## WHAT THE TASK ASKS
Only the lines from the first one through the line with "a snap-button ferrule." should be printed, exactly as they appear.

## AVAILABLE DATA
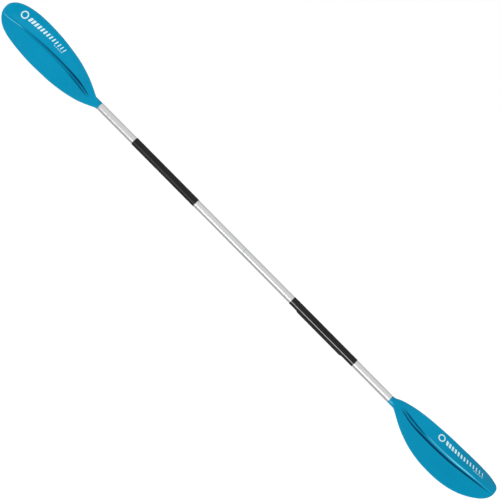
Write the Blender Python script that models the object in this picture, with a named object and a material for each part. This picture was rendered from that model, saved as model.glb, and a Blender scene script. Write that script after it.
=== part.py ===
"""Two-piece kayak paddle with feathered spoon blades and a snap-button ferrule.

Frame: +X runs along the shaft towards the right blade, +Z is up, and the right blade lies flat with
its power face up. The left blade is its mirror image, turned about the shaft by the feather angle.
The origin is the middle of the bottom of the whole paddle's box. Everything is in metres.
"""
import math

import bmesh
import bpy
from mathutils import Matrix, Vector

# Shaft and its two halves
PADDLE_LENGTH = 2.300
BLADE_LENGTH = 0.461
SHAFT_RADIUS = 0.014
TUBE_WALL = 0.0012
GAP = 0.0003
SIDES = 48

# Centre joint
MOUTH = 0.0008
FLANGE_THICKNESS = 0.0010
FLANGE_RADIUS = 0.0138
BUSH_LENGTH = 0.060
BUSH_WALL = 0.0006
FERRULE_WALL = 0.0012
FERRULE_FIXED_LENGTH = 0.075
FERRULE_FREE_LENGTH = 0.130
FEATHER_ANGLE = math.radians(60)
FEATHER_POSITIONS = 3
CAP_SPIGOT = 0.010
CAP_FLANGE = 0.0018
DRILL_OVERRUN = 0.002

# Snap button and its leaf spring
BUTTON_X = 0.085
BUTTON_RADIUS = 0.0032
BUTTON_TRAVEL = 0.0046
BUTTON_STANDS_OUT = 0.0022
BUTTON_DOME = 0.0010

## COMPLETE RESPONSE
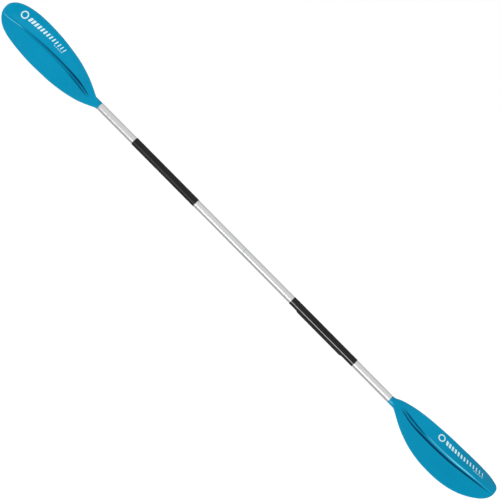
Write the Blender Python script that models the object in this picture, with a named object and a material for each part. This picture was rendered from that model, saved as model.glb, and a Blender scene script. Write that script after it.
=== part.py ===
"""Two-piece kayak paddle with feathered spoon blades and a snap-button ferrule.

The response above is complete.